◆ WHAT IS ASKED ◆
Each line that includes the word "three" counts once; give the total and nothing more.

Stored data entries:

== == ==

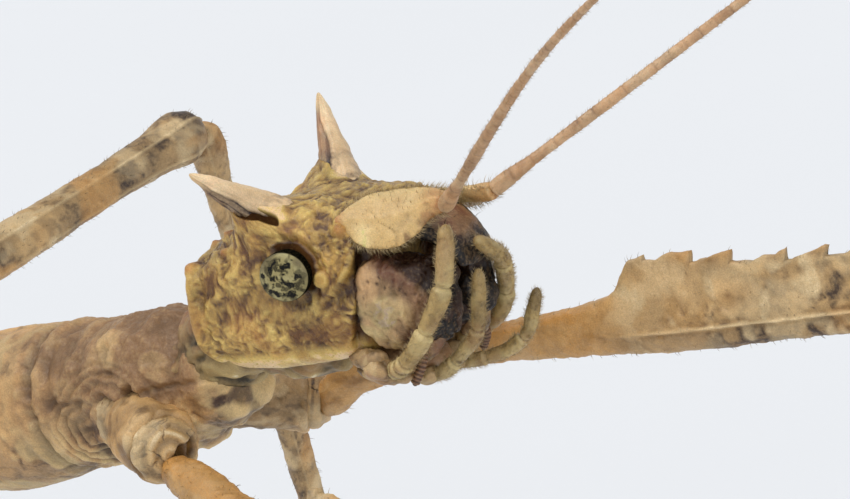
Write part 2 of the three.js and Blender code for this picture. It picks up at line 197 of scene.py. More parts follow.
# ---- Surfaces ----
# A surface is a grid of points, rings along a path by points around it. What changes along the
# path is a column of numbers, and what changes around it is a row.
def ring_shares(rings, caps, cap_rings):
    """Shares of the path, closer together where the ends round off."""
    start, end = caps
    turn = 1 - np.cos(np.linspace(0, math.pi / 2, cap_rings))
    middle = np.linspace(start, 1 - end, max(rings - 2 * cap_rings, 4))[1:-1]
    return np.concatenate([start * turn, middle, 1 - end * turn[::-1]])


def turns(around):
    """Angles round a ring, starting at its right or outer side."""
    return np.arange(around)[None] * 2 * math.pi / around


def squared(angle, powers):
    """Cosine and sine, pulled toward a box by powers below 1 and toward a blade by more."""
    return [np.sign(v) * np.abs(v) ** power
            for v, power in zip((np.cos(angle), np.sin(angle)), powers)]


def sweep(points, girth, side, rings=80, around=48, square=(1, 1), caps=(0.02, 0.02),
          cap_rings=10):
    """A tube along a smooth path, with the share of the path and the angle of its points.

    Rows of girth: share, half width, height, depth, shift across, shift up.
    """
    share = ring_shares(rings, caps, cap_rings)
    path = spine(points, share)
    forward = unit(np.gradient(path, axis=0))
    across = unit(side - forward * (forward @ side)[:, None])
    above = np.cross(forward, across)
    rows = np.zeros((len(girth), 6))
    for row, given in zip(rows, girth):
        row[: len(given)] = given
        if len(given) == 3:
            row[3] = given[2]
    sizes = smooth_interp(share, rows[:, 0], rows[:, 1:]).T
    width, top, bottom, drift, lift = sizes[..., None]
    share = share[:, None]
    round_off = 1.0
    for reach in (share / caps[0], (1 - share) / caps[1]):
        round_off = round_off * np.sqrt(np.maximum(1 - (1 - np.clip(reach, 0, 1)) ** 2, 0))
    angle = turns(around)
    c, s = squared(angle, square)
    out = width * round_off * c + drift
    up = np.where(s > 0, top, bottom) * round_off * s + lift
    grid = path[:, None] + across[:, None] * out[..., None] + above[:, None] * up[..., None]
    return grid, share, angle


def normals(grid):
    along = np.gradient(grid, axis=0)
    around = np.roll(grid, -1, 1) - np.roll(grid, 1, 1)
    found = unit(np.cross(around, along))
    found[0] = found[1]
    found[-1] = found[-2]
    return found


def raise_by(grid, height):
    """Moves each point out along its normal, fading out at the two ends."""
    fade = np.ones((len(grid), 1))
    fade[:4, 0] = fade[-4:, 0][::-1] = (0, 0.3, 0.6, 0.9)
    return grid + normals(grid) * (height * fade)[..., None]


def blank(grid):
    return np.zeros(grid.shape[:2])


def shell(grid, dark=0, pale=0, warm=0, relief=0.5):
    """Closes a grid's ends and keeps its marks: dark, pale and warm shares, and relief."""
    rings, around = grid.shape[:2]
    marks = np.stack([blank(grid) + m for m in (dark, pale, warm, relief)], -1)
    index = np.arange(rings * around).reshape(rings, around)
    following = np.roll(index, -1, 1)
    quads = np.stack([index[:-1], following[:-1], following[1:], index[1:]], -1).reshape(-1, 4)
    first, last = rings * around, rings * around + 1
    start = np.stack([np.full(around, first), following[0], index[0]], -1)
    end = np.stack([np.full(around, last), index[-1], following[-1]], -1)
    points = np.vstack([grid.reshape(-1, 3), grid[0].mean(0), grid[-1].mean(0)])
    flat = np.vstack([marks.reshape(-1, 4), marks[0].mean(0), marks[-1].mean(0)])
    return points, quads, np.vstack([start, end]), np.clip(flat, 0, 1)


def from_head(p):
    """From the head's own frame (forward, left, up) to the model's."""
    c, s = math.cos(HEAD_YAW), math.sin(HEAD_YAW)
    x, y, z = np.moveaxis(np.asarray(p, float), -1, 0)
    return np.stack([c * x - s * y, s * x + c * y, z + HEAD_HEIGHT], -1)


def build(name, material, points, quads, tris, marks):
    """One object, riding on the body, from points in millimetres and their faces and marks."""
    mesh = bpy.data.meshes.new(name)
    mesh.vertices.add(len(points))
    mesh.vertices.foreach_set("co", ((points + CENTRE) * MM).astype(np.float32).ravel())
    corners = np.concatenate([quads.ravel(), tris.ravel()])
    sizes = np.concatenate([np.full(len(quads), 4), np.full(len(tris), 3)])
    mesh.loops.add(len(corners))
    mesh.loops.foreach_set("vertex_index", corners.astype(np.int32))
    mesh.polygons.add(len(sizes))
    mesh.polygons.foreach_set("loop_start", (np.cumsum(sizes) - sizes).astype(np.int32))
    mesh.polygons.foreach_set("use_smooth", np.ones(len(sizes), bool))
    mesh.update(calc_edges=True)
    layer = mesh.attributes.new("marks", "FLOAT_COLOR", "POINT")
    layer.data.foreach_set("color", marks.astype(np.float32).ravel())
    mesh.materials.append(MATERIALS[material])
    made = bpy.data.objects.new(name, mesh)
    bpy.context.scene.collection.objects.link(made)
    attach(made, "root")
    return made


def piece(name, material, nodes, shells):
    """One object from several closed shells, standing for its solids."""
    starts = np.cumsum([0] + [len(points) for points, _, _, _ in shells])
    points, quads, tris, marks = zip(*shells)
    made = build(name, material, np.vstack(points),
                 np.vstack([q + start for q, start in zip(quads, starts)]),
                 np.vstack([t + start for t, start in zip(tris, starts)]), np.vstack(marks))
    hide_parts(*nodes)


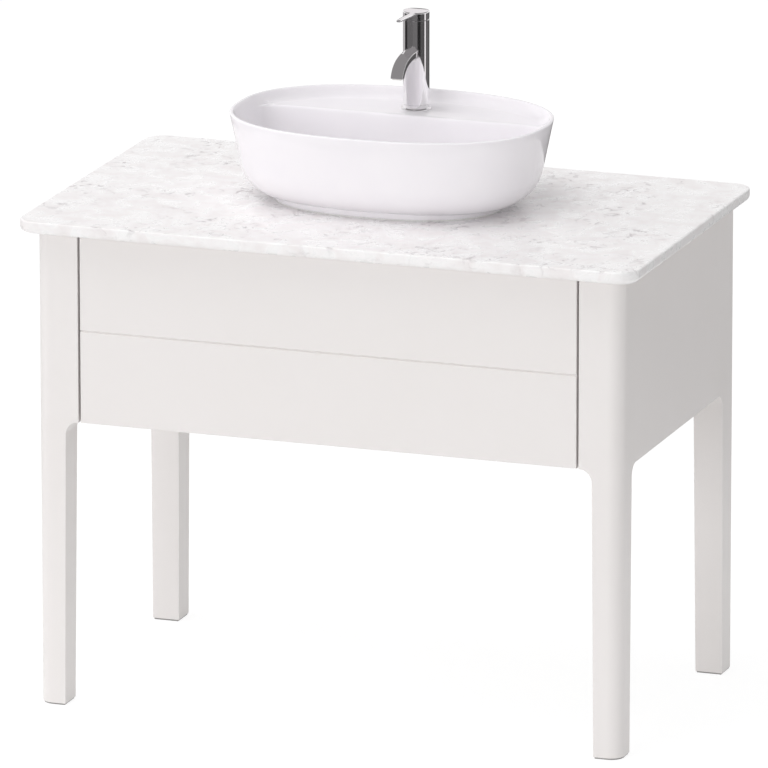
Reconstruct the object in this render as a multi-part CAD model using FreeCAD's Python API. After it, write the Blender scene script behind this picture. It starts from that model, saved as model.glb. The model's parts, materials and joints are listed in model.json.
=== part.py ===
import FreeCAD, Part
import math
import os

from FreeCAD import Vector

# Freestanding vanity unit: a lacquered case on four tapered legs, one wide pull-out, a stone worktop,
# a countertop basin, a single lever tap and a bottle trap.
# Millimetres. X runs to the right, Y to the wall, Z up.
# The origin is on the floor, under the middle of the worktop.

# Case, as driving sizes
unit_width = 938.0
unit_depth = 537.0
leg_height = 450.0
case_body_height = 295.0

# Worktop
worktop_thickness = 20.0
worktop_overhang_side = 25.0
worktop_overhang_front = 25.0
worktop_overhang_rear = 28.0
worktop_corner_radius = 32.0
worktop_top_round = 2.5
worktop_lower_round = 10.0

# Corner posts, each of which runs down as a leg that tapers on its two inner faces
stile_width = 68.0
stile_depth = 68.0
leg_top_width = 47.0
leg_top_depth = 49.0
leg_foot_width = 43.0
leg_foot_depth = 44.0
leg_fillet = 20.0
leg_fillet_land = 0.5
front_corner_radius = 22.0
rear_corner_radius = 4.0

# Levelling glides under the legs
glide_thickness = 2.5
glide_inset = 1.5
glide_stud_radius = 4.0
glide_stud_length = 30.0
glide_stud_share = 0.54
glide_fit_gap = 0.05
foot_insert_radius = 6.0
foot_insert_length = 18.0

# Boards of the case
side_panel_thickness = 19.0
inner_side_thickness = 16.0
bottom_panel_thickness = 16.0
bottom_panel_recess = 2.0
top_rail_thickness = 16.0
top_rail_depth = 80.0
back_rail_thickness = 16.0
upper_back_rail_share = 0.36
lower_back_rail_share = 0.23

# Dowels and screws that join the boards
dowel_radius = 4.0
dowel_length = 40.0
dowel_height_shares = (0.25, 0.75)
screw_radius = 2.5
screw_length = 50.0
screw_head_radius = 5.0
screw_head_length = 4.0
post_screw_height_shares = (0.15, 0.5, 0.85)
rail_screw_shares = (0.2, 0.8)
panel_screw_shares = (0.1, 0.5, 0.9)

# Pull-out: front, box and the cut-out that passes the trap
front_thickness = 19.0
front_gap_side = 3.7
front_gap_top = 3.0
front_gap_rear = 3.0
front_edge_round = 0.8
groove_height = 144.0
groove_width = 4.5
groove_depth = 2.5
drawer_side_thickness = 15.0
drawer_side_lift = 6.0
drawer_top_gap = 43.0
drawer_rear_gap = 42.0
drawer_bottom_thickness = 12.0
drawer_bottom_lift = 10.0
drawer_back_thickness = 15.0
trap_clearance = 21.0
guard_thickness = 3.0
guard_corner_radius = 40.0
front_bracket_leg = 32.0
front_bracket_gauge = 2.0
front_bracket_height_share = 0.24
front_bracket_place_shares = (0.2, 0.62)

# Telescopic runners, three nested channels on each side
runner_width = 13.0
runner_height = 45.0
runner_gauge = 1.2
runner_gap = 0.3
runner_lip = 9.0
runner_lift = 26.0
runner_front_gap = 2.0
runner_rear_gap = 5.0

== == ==

◆ RESPONSE TO THIS TASK ◆
2